University of Pittsburgh, October 1st, 2016
Hosted by the Film Studies Graduate Student Organization (FSGSO)
Call for Papers | Deadline: August 15, 2016
The value neutral concept of film as inherently collaborative exists both in the industry and academia, yet such partnerships and marriages can also form narrow, exclusionary in-groups. How might looking at film and film studies through the lens of the family and the kinship group reveal something potentially more intimate, charged, or even transgressive in “collaboration”? What are the potentials and limitations of seeing oneself as part of a school of thought, or a family of thinkers? Is there something incestuous in the concept of philosophical and theoretical genres? Do the allure of intermarriage and the taboo eroticism of incestuousness impose an erotics upon collaboration or generate an erotic intimacy in academic relationships? What meaningful lines of influence were the result of productive and destructive genealogies? This conference will explore how inter-family and intra-family co-mingling have influenced cinematic representations in film and television as well as within film culture, industry practices, and critical inheritance.
Collaboration and interactivity are sites of power, control, and eroticism. How might we conceive of them within the framework of media and film studies? How do concepts of family and kinship lend themselves to an understanding of these dynamics? If collaboration is conceived of as intermarriage, might we observe the same normative patterns of dominance that often attend that institution? Similarly, is there a risk that incestuous collaboration may be captured within theories and realities of kink, abuse, and conventional romance? The mandates of homogeneity manifest in various technologies and media practices, and run the gamut from #OscarsSoWhite to Pokemon Go. How do in- and out-group dynamics shape and influence particular media? Lastly, but no less importantly, how do representations of kinship, intermarriage, incestuousness, interactivity and other models of collaboration reinforce or challenge the ways in which these practices are commonly conceived?
Possible Topics Could Include:
-Interwoven lines of influence and affinity in artistic and scholarly work (citations, homages, institutions)
-Explicit and implicit themes and representation of incest in films, television and other media.

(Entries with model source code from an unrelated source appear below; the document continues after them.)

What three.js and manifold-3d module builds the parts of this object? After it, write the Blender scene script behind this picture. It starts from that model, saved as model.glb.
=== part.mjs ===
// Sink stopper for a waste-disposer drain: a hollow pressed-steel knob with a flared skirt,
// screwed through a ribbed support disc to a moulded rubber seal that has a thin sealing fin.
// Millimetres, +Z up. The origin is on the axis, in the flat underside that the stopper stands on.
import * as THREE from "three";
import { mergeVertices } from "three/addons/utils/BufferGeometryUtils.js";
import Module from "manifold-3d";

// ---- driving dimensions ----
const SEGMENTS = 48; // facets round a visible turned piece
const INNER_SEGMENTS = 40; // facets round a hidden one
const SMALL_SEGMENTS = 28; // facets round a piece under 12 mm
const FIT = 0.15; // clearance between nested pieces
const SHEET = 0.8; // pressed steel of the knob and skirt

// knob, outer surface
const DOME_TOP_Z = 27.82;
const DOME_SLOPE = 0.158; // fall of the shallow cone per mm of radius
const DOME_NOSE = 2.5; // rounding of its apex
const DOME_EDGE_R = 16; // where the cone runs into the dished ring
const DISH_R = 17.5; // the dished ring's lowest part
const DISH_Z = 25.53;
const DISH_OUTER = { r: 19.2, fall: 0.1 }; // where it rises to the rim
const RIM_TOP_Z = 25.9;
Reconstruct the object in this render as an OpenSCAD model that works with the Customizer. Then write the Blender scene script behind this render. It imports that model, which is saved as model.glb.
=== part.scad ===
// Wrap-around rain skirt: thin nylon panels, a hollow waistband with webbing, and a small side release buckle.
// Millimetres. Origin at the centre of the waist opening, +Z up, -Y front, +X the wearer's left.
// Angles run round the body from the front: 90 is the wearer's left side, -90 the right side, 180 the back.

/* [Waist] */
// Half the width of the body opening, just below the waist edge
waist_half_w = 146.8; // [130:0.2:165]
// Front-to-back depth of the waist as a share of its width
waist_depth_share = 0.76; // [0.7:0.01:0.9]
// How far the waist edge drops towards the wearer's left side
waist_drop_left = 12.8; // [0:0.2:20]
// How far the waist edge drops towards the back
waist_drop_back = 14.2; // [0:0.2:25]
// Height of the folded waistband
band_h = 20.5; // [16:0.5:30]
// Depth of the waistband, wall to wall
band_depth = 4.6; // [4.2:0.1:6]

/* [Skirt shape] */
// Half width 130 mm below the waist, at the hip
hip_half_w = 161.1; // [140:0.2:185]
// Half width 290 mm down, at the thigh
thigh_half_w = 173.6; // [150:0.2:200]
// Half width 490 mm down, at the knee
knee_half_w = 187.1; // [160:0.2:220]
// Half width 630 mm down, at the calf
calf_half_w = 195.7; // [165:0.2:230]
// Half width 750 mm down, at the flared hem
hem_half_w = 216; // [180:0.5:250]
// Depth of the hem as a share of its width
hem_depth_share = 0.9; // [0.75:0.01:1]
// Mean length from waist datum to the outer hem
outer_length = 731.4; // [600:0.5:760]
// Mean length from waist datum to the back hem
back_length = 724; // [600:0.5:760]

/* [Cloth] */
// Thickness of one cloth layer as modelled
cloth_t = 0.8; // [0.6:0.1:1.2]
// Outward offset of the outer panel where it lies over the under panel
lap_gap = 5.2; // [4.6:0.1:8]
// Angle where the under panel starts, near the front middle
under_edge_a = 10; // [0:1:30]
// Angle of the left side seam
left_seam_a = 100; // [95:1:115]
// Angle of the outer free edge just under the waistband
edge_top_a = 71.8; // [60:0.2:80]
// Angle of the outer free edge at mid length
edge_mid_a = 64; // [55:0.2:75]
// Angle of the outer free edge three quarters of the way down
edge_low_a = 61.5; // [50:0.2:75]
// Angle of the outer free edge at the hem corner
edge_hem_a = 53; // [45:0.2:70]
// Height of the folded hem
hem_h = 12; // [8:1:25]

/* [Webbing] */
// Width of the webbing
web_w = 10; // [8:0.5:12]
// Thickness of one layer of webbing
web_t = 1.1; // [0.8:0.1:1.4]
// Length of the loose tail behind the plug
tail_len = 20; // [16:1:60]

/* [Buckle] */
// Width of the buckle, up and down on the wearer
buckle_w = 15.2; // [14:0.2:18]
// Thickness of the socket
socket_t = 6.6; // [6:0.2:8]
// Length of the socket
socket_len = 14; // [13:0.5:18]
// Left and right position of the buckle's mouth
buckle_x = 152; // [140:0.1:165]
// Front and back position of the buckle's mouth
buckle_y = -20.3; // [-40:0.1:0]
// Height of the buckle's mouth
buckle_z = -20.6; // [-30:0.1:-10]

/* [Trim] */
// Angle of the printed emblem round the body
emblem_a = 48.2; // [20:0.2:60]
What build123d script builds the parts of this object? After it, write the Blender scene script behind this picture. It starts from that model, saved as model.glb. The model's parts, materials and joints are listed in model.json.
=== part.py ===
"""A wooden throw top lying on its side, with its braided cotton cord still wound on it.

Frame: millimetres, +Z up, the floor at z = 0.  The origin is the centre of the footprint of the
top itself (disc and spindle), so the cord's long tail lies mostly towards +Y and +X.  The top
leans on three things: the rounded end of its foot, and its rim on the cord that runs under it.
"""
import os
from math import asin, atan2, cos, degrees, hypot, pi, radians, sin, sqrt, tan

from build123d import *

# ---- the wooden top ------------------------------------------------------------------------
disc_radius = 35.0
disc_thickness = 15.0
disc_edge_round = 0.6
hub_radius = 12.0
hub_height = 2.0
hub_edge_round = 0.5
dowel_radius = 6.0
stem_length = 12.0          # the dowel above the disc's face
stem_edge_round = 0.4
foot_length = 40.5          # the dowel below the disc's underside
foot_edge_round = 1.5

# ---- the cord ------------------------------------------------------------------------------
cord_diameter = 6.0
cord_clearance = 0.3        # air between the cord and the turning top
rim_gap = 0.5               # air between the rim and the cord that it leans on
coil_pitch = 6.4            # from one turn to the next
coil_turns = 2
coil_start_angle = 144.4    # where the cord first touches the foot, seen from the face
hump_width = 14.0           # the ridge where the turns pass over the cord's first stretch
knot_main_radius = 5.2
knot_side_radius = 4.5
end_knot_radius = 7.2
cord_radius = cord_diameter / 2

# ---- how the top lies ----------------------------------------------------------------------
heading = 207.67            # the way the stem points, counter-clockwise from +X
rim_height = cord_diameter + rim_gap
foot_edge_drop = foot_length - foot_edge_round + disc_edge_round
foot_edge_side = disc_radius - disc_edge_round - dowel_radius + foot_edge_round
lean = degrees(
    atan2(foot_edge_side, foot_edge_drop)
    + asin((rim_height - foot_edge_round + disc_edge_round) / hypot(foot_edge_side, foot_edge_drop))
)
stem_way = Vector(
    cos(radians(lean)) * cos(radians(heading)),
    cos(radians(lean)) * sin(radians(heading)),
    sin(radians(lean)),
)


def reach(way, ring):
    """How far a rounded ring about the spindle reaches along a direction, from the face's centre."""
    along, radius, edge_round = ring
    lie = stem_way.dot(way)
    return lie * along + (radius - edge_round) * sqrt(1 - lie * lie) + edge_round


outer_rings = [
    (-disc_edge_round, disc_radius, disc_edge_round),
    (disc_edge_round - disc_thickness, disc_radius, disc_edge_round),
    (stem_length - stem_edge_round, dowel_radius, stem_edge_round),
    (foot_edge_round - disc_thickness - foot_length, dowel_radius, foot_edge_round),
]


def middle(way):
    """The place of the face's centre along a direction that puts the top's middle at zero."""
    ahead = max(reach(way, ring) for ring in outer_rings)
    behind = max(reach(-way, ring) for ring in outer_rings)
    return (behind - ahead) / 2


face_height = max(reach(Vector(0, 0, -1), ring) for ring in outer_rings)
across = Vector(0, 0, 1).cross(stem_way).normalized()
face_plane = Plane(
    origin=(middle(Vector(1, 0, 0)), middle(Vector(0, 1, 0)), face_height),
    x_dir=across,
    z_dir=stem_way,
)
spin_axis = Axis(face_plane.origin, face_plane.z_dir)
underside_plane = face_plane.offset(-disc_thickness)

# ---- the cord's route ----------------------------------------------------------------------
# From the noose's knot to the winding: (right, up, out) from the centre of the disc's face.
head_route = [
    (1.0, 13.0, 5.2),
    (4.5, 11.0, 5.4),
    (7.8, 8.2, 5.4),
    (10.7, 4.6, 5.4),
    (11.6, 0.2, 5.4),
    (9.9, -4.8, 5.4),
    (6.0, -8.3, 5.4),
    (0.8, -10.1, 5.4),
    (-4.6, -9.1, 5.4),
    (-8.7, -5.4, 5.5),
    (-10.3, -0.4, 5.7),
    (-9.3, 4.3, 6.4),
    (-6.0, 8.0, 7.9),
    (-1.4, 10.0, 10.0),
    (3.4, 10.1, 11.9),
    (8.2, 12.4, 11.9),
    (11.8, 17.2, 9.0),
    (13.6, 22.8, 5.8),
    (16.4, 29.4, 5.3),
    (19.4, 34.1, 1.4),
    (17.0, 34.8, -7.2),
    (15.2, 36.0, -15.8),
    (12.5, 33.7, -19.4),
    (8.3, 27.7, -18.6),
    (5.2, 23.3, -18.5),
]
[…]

-Incestuousness as a lens to understand production, marketing, and consumption (for example, binge watching as product loyalty)
-Theories of incest and of inter-cultural exchange (for example, Bataille, Levi-Strauss, Freud)
-Film Family Dynasties: Coppola, Barrymore, Warner Brothers, De Laurentis
-Narratives and experiences of familial trauma and abuse
-Medium Specificity, Greenberg, Mixed Media
-Film-Units, Directing Teams, Ensemble Casting: Arthur Freed, Coen Brothers, Orson Welles’ Mercury Theater Ensemble
-Kinship as exclusion, xenophobia, Incestuous institutions, nepotism
-Critical schools of thought and theoretical adoptive lineages: Derrideans, Frankfurt School
-Proprietary media technologies and software (“(in)Compatibility” between devices, brands etc.)
-Theories and representations of cloning (the uncanny valley)
-Theories and narratives of sexualized and/or familial creation (Pygmalion, Frankenstein)
Interested graduate students may submit abstracts (maximum 300 words) – along with institutional/departmental affiliations and current email – to pittfilmgradconference@gmail.com by AUGUST 15, 2016. We also invite creative submissions (film, video, installation) responding to our theme in forms other than the traditional conference paper. If you go this route, please submit a description (maximum 300 words) that includes spatial, temporal, and technological requirements. For more information, please contact the FSGSO by email at the above address.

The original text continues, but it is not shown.